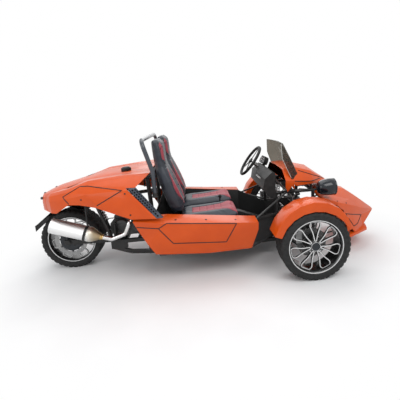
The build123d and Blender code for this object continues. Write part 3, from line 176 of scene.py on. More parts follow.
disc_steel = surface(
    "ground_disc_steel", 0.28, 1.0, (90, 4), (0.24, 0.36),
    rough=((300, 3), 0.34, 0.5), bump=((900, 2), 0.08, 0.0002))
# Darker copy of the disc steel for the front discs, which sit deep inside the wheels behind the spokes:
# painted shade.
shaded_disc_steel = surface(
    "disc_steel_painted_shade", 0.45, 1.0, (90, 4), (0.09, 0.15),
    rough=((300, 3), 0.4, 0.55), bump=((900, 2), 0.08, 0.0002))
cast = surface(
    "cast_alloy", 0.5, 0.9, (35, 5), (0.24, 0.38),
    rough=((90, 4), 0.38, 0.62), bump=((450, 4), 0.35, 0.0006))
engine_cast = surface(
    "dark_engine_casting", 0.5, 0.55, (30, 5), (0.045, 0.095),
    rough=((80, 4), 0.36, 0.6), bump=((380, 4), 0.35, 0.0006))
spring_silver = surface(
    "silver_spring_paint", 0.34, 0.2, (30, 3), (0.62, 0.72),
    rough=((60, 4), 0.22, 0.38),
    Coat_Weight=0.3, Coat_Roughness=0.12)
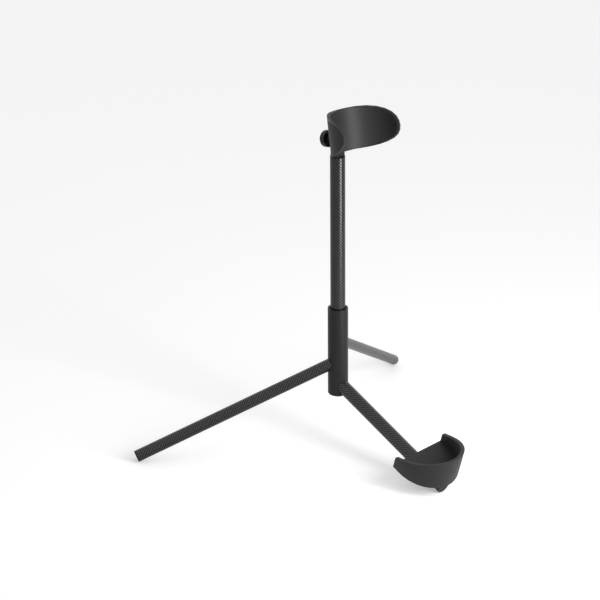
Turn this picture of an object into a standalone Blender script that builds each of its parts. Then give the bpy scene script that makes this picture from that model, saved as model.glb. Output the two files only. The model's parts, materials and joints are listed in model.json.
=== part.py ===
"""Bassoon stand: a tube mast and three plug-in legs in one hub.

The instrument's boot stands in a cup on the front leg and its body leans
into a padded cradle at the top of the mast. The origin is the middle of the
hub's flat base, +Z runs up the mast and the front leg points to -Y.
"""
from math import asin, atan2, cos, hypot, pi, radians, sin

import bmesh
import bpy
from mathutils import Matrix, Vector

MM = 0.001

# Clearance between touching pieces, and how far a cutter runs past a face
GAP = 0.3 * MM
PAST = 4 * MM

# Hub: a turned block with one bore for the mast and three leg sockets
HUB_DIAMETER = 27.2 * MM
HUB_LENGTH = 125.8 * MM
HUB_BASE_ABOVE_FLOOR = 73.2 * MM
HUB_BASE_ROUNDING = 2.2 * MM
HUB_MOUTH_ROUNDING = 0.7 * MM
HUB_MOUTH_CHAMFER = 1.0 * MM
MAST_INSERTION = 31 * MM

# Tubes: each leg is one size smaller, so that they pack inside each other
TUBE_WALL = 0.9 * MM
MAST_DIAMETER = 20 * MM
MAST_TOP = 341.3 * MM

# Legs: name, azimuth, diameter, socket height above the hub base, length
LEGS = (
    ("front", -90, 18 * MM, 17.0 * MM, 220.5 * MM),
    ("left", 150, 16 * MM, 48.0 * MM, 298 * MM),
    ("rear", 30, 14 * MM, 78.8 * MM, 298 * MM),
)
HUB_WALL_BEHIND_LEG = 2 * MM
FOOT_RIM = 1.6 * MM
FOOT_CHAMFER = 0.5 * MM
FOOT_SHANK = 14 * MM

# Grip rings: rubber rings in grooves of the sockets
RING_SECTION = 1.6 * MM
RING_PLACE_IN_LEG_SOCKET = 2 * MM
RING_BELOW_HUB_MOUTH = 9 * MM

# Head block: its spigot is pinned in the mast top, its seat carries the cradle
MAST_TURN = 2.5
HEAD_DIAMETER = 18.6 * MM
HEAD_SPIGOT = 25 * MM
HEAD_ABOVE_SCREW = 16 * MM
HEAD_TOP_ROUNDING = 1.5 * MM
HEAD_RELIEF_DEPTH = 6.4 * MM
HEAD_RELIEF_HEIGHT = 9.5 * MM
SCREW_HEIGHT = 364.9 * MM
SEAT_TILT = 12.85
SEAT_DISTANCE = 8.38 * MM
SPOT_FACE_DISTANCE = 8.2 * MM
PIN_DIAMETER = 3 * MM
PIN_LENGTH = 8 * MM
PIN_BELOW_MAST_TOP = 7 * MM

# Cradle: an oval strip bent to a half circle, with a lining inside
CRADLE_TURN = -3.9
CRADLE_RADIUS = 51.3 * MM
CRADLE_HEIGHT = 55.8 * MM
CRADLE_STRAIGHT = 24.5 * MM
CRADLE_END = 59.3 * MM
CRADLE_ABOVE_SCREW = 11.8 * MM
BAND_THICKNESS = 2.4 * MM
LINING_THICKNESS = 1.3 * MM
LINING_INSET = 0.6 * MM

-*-

◆ Given task ◆
Write down again the exact lines running from the beginning of the data to the line containing "Coat_Weight=0.3, Coat_Roughness=0.12)", with both ends included.

◆ Expected answer ◆
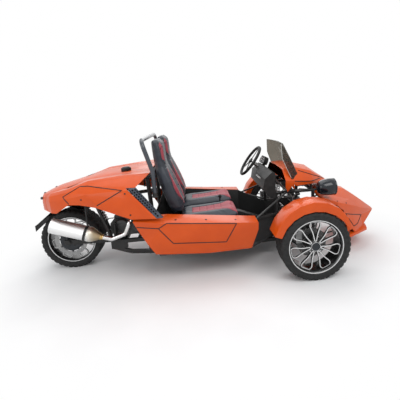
The build123d and Blender code for this object continues. Write part 3, from line 176 of scene.py on. More parts follow.
disc_steel = surface(
    "ground_disc_steel", 0.28, 1.0, (90, 4), (0.24, 0.36),
    rough=((300, 3), 0.34, 0.5), bump=((900, 2), 0.08, 0.0002))
# Darker copy of the disc steel for the front discs, which sit deep inside the wheels behind the spokes:
# painted shade.
shaded_disc_steel = surface(
    "disc_steel_painted_shade", 0.45, 1.0, (90, 4), (0.09, 0.15),
    rough=((300, 3), 0.4, 0.55), bump=((900, 2), 0.08, 0.0002))
cast = surface(
    "cast_alloy", 0.5, 0.9, (35, 5), (0.24, 0.38),
    rough=((90, 4), 0.38, 0.62), bump=((450, 4), 0.35, 0.0006))
engine_cast = surface(
    "dark_engine_casting", 0.5, 0.55, (30, 5), (0.045, 0.095),
    rough=((80, 4), 0.36, 0.6), bump=((380, 4), 0.35, 0.0006))
spring_silver = surface(
    "silver_spring_paint", 0.34, 0.2, (30, 3), (0.62, 0.72),
    rough=((60, 4), 0.22, 0.38),
    Coat_Weight=0.3, Coat_Roughness=0.12)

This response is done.